Howard devised a systematic approach to the lottery based on her work as a Wall Street stock broker and commodity futures trader.
"I began to question whether price is based on supply and demand or random luck," she said. "I started charting the New York lottery numbers the same way I charted the commodities in my stock. It formed the same patterns and predictability. I become obsessed with the lotteries and realized I was on to something."
She devoted a year to tearing the numbers apart and began a weekly column in 1983. Her books deal with lottery strategies in all 50 states and internationally as well.
Howard touts Jersey Cash 5 as the Garden State's best bet, because of its jackpot odds of one in 658,008 and the freedom of picking five numbers from 1 to 40.
She has implemented the following strategy when it comes to number selection for Pick 5.
- Have a balanced mix of odd and even numbers, three odd and two even, or two odd and three even.
- Cut the number field in half. Jersey Cash 5 allows a player to choose any number from 1 to 40. Numbers 1-20 would be the low field and numbers 21-40 would be the high field.
- Best is to have three high (21-40) and two low, (1-20) or two high and three low.
- Play a balanced game. After you choose five numbers, add them together and make sure that the sum of the five numbers adds up to somewhere between 77 and 128.
Howard advises studying number patterns and avoiding playing figures that fail to show.
"People say, 'Shouldn't I keep playing same set of numbers every week?'" she said. "No.

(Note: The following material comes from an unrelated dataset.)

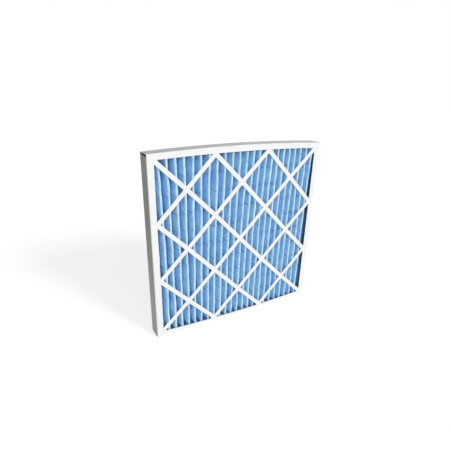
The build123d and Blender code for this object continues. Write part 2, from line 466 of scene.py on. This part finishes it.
def drift(x, z):
    """How far a tip stands from its even place: from low to high with the square of the height."""
    share = (x - first_tip) / (-2 * first_tip)
    risen = ((z - sheet_low.z) / (sheet_high.z - sheet_low.z)) ** 2
    left, right, *waves = [low + (high - low) * risen for low, high in zip(DRIFT_LOW, DRIFT_HIGH)]
    slow = left * (1 - share) + right * share
    slow += sum(size * sin(turns * pi * share) for turns, size in enumerate(waves, 1))
    held = min(1.0, min(share, 1 - share) * PLEATS / HELD_PITCHES)
    return slow * held * MM


def near_wire(z, reach):
    """1 at a wire and 0 away from it."""
    return max(exp(-((z - row) / reach) ** 2) for row in wire_rows)


def pinch(z):
    """1 at the bedded ends of the pleats, fading towards their middle."""
    edge = min(z - sheet_low.z, sheet_high.z - z)
    return exp(-edge / PINCH_REACH)


def front_circle(pleat, z):
    """Middle and radius of a front tip at one height."""
    even = first_tip + (pleat + 0.5) * pitch
    last = pleat == PLEATS - 1
    x = even + drift(even, z) + (LAST_ASIDE if last else 0.0)
    sway = SWAY_MM * wander(pleat, z, SWAY_LENGTH)
    x += (sway + RIPPLE_MM * wander(pleat + 60, z, RIPPLE_LENGTH)) * MM
    x += SET_OFF * pinch(z) * wander(pleat + 20, 0, 1)
    radius = TIP_RADIUS * (1.0 + 0.16 * wander(pleat + 90, z, 0.05))
    back = 0.5 + 0.5 * wander(pleat + 30, z, 0.07) + 0.5 * near_wire(z, TIP_HOLD) + 1.2 * pinch(z)
    y = front_limit + radius + THICK / 2 + max(0.05, back) * MM + (LAST_BACK if last else 0.0)
    return Vector((x, y)), radius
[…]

If you want to play birthdays or Social Security numbers or anniversaries, play the numbers across the board."
The same Pick 5 strategy she applies to the Mega Millions.
She describes this game as two different lotteries built into one game.
"Take five numbers and treat it like the Cash Five game," she said. "But now you pick five numbers out of 56 instead of 40. Plus one out of 42 for the mega ball." [Editor: Ms. Howard is incorrect on this point. Mega Millions uses numbers 1-46 for the Mega Ball, not 1-42 (which is Powerball's number matrix).]
A systematic approach to lotteries does not sit well with Professor Steve Kass of Drew University in Madison.
The associate professor of mathematics and computer science put Howard's Jersey Cash 5 strategies to the test. He studied winning numbers on the New Jersey Lottery Web site, dating back to 1992, and applied her theory.
"I also did what she suggested not to do,"he said. "I used five numbers in a row, 1-2-3-4-5."
Three out of five numbers hit quite a few times, an $11 win, and four out of five came out once.
"Any five you pick are just as likely to hit as 1-2-3-4-5," he said.
His personal strategy is an anti-strategy.
"Find out what everyone's playing and do something different," he said. "Then your chance of having to share the jackpot go down."
Doug Viofora studied number patterns for a year.
"It was a complete waste of time," he said.
Instead he and the Coolers will continue shelling out their give-or-take $10 a week and convening for lunch.
Should they hit it big?
"I'll get a house down in South Carolina for the golf," he said. "And also help my children out with mortgages and my grandchildren with education costs."
Ditto on fleeing South for Lajos.
"I'll buy a house in Jacksonville to be near my children and grandchildren," he said.
As for Scirotnak? No thanks.
"It's too much disruption to the family to move," he said. "But sure the money helps."